Theater metaphors including “stage” “actor” and “audience” have served as mechanisms in the Western tradition for thinking through fundamental elements of democratic governance, including politics based on speech, wherein political actors must garner support through persuasion, representative government, and publicity and the public sphere. This paper considers one of the earliest recorded usages of the phrase “political stage,” which appeared in Lord Chesterfield’s 1737 British parliamentary speech opposing state censorship and control of London’s burgeoning theater industry. In the speech, Chesterfield describes and defends the theater in terms of two liberal goods that he is confident his audience will value: private property and public criticism. With the theater thus construed, he aims to startle his audience by rhetorically merging two spheres of activity that are increasingly believed to require separation for their proper function.
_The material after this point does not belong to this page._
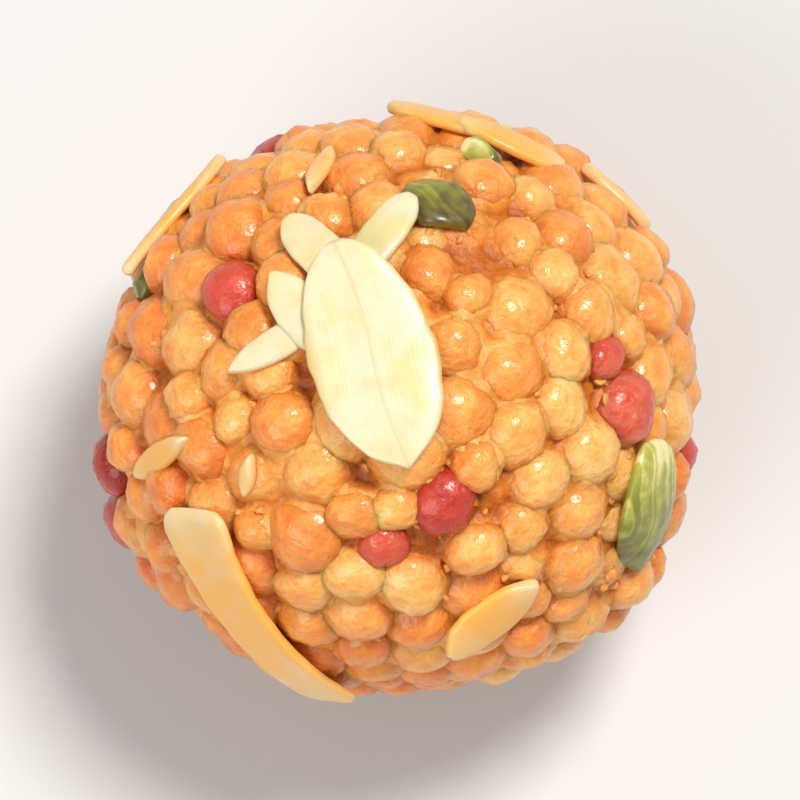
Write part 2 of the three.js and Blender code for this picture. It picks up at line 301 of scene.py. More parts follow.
slice_steps = np.linspace(0, 1, ALMOND_STATIONS)[:, None]
slice_turns = np.linspace(0, 2 * math.pi, ALMOND_ROUND, endpoint=False)[None, :]


def almond_slice(nut, number):
    """Points of one slice: cross-sections with eased edges, strung from its tip to its butt, then bent."""
    length, width, thickness = nut["length"], nut["width"], nut["thickness"]
    tip, butt, belly = nut["tip"], nut["butt"], nut.get("belly", 0)
    # with both controls at this height, the middle of the curve is half of the slice's width
    bulge = width / 2 * (4 / 3 - (tip + butt) / 6)
    fore, aft = length * (belly + 0.25), length * (belly - 0.25)
    x = bezier((length / 2, fore, aft, -length / 2), slice_steps)
    half_width = bezier((tip * width / 2, bulge, bulge, butt * width / 2), slice_steps)
    from_end = length / 2 - np.abs(x)
    ease = np.sqrt(np.clip(1 - np.clip(1 - from_end / EDGE_ROUNDING, 0, 1) ** 2, THINNEST, 1))
    corner = np.sqrt(1 - np.clip(1 - from_end / CORNER_ROUNDING, 0, ROUNDEST) ** 2)
    half_width = half_width - (1 - corner) * np.minimum(CORNER_ROUNDING, half_width * 0.9)
    nicks = np.sin(x / MM * 1.3 + number * 1.7) * 0.5 + np.sin(x / MM * 2.9 + number * 2.9) * 0.3
    # two would make an ellipse of the cross-section, and more makes it squarer, the wider slices most
    squareness = 2.2 + width / thickness / 4
    reach = np.abs(np.cos(slice_turns)) ** (2 / squareness) * np.sign(np.cos(slice_turns))
    rise = np.abs(np.sin(slice_turns)) ** (2 / squareness) * np.sign(np.sin(slice_turns))
    y = reach * half_width * (1 + NICKED * nicks * np.sign(reach))
    z = rise * ease * thickness / 2
    x = x + np.zeros_like(y)
    warp = WARPED_ALONG * np.sin(x / length * 4 + number)
    warp = warp + WARPED_ACROSS * np.sin(y / MM * 0.9 + number * 2.3)
    if nut["bend"]:
        warp = warp - x**2 / (2 * nut["bend"])
    local = np.stack([x, y, z + warp], axis=-1).reshape(-1, 3)
    placed = local @ nut["turn"].T + nut["centre"] + BALL_CENTRE
    placed[:, 2] = np.maximum(placed[:, 2], 0)
    return placed, local


def tube_faces(stations, around, start):
    """Quads along a string of cross-sections, closed at both ends."""
    faces = []
    for i in range(stations - 1):
        for j in range(around):
            k = (j + 1) % around
            row, following = start + i * around, start + (i + 1) * around
            faces.append((row + j, following + j, following + k, row + k))
    faces.append(tuple(start + j for j in range(around)))
    faces.append(tuple(start + (stations - 1) * around + j for j in reversed(range(around))))
    return faces


def stand_for_ladoo(piece):
    """Attaches a piece of the sweet under the root body, and hides the CAD solid that it stands for."""
    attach(piece, "root")
    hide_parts("ladoo")


def almond_piece(name, chosen):
    """One object of several slices."""
    points, faces, stains, grains, seams = [], [], [], [], []
    for number, nut in chosen:
        placed, local = almond_slice(nut, number)
        faces += tube_faces(ALMOND_STATIONS, ALMOND_ROUND, sum(len(p) for p in points))
        points.append(placed)
        stains.append(nut["stain"] * (1 - PALER_ENDS * (2 * local[:, 0] / nut["length"]) ** 2))
        wander = GRAIN_WANDER * np.sin(local[:, 0] / MM * 0.5 + number)
        grains.append(local[:, 1] / MM + wander + number * NEXT_GRAIN)
        bow = SEAM_WANDER * np.sin(local[:, 0] / MM * 0.35 + number)
        off_seam = (local[:, 1] + bow) / nut["width"] * 2
        seams.append(off_seam if nut["width"] > SEAM_FROM else np.full(len(placed), NO_SEAM))
    mesh = mesh_from(name, np.vstack(points), faces, stain=stains, grain=grains, seam=seams)
    mesh.materials.append(almond_flesh)
    stand_for_ladoo(new_object(name, mesh))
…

I treat Chesterfield's novel formulation is an invitation to consider the historicity of “political stage,” insofar as this linguistic configuration emerges in a period of social and political transformation when describing the theater’s stage as political now signifies an incursion, and when citizens and subjects are situated as spectators in a “non-political” space, separated from (if also with a claim over) the actors on the figurative political stage, watching as the drama unfolds. Whereas the Habermasian public sphere emerges in 18th century England with the lapse of the print licensing act and proliferation of print media, my account centers the introduction and successful passage of the 1737 stage licensing act, which sought to control popular audiences, dramatic critique, and democratic assembly, and did so effectively until the mid- 20th century. I conclude my historical reconstruction with the suggestion that the theater, as a historical site of assembly and as an ongoing possibility, exceeds the vision of a public sphere constituted by private property and a free press. I treat the strain and elisions of Chesterfield’s rendering of the theater as invitation to clarify an alternative, theatrical public, a public that was uniquely threatening to political elites in 1737 and which the passage of the stage Licensing Act registered.